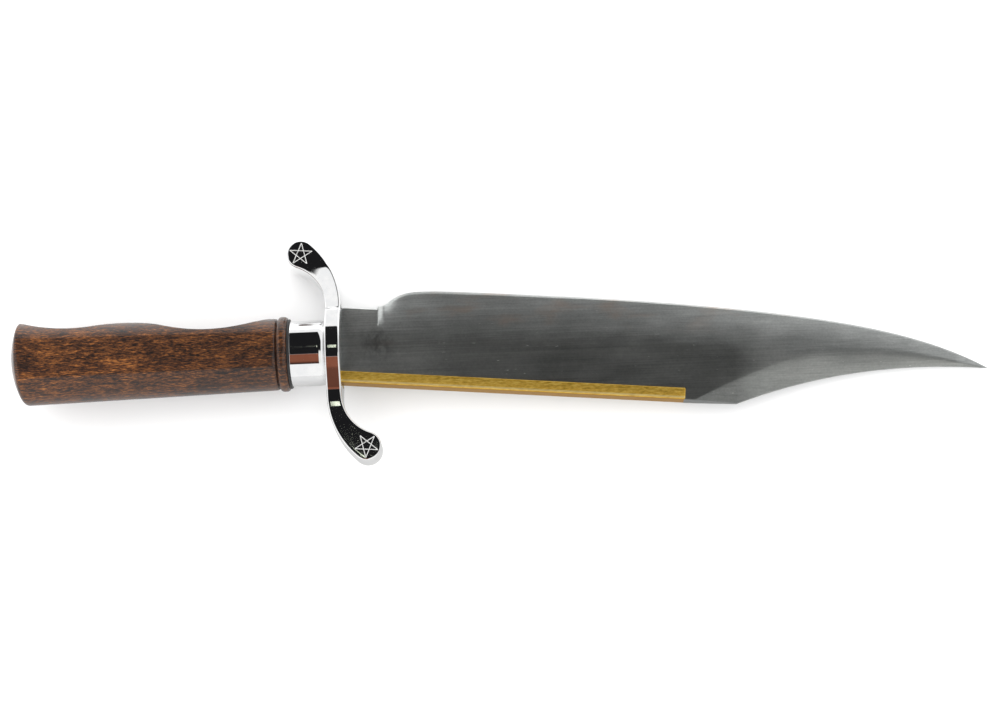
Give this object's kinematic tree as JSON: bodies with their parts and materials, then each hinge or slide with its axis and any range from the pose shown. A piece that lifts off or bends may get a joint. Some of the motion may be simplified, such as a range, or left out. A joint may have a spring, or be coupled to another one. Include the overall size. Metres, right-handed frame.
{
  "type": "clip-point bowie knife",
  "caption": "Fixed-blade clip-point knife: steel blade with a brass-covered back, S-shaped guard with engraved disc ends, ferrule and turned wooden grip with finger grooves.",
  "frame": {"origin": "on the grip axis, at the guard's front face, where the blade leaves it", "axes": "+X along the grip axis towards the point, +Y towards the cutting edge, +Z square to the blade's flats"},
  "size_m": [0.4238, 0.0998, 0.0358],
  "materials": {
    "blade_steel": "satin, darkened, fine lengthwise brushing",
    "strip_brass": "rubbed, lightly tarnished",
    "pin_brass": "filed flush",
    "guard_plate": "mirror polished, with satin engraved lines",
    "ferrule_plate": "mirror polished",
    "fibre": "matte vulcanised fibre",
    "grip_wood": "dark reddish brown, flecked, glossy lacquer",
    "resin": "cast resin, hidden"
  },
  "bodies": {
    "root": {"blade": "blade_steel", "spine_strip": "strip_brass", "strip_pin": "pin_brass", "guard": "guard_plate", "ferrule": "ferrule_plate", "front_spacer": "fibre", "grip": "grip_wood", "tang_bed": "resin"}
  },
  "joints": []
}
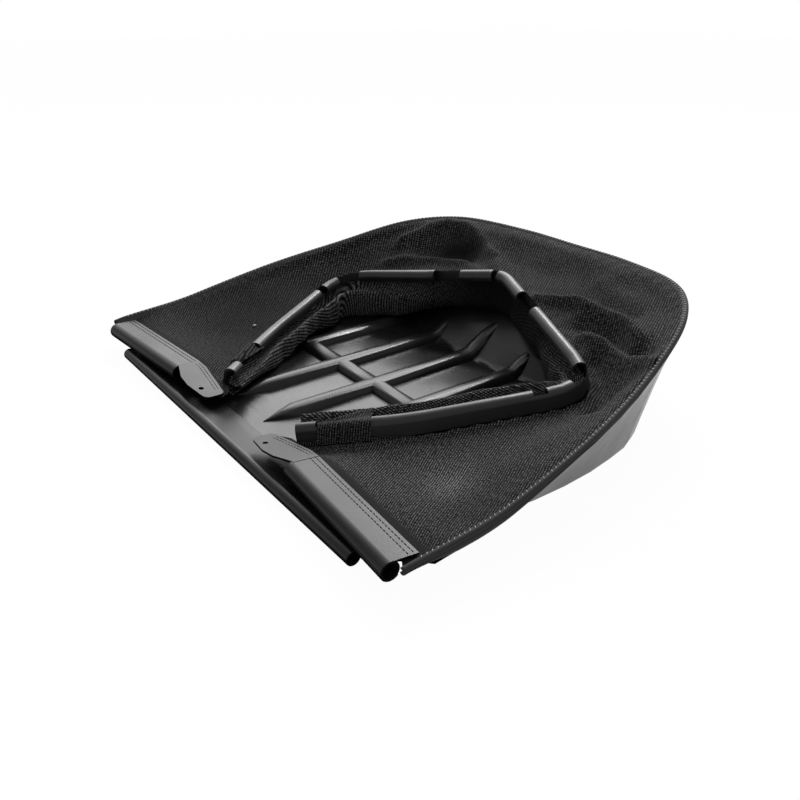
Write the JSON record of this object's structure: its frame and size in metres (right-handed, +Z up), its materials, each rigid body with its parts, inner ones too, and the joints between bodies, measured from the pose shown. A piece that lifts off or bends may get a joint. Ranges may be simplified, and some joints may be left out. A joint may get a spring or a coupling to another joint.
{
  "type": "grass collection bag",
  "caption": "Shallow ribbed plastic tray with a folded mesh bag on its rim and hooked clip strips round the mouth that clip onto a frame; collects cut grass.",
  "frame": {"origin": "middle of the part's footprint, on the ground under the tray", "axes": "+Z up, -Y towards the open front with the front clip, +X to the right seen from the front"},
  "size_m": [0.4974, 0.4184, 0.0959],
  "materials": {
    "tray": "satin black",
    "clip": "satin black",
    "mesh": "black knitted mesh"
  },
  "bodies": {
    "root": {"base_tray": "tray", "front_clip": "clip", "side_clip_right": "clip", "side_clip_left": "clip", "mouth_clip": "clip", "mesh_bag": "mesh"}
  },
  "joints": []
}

--- EXERCISE REQUIREMENTS ---
Restate every record exactly, leaving nothing out.

--- SOLUTION ---
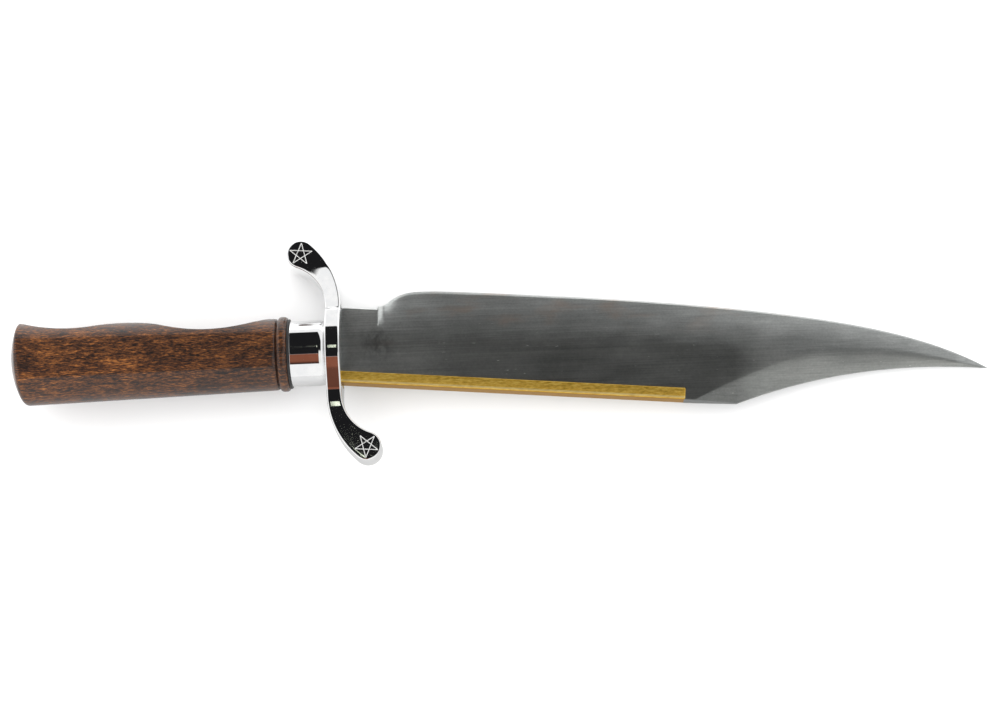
Give this object's kinematic tree as JSON: bodies with their parts and materials, then each hinge or slide with its axis and any range from the pose shown. A piece that lifts off or bends may get a joint. Some of the motion may be simplified, such as a range, or left out. A joint may have a spring, or be coupled to another one. Include the overall size. Metres, right-handed frame.
{
  "type": "clip-point bowie knife",
  "caption": "Fixed-blade clip-point knife: steel blade with a brass-covered back, S-shaped guard with engraved disc ends, ferrule and turned wooden grip with finger grooves.",
  "frame": {"origin": "on the grip axis, at the guard's front face, where the blade leaves it", "axes": "+X along the grip axis towards the point, +Y towards the cutting edge, +Z square to the blade's flats"},
  "size_m": [0.4238, 0.0998, 0.0358],
  "materials": {
    "blade_steel": "satin, darkened, fine lengthwise brushing",
    "strip_brass": "rubbed, lightly tarnished",
    "pin_brass": "filed flush",
    "guard_plate": "mirror polished, with satin engraved lines",
    "ferrule_plate": "mirror polished",
    "fibre": "matte vulcanised fibre",
    "grip_wood": "dark reddish brown, flecked, glossy lacquer",
    "resin": "cast resin, hidden"
  },
  "bodies": {
    "root": {"blade": "blade_steel", "spine_strip": "strip_brass", "strip_pin": "pin_brass", "guard": "guard_plate", "ferrule": "ferrule_plate", "front_spacer": "fibre", "grip": "grip_wood", "tang_bed": "resin"}
  },
  "joints": []
}
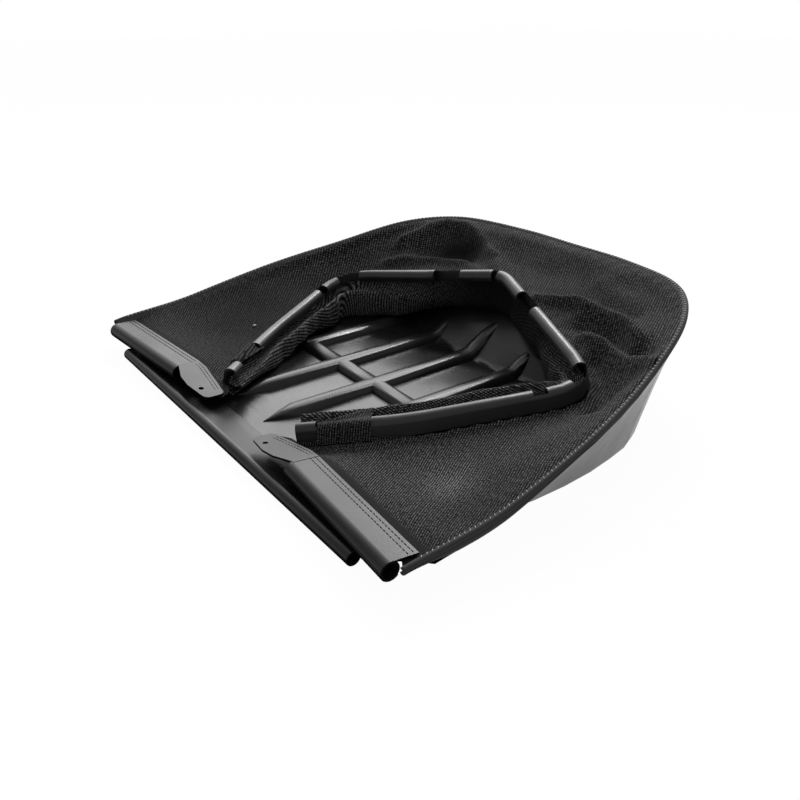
Write the JSON record of this object's structure: its frame and size in metres (right-handed, +Z up), its materials, each rigid body with its parts, inner ones too, and the joints between bodies, measured from the pose shown. A piece that lifts off or bends may get a joint. Ranges may be simplified, and some joints may be left out. A joint may get a spring or a coupling to another joint.
{
  "type": "grass collection bag",
  "caption": "Shallow ribbed plastic tray with a folded mesh bag on its rim and hooked clip strips round the mouth that clip onto a frame; collects cut grass.",
  "frame": {"origin": "middle of the part's footprint, on the ground under the tray", "axes": "+Z up, -Y towards the open front with the front clip, +X to the right seen from the front"},
  "size_m": [0.4974, 0.4184, 0.0959],
  "materials": {
    "tray": "satin black",
    "clip": "satin black",
    "mesh": "black knitted mesh"
  },
  "bodies": {
    "root": {"base_tray": "tray", "front_clip": "clip", "side_clip_right": "clip", "side_clip_left": "clip", "mouth_clip": "clip", "mesh_bag": "mesh"}
  },
  "joints": []
}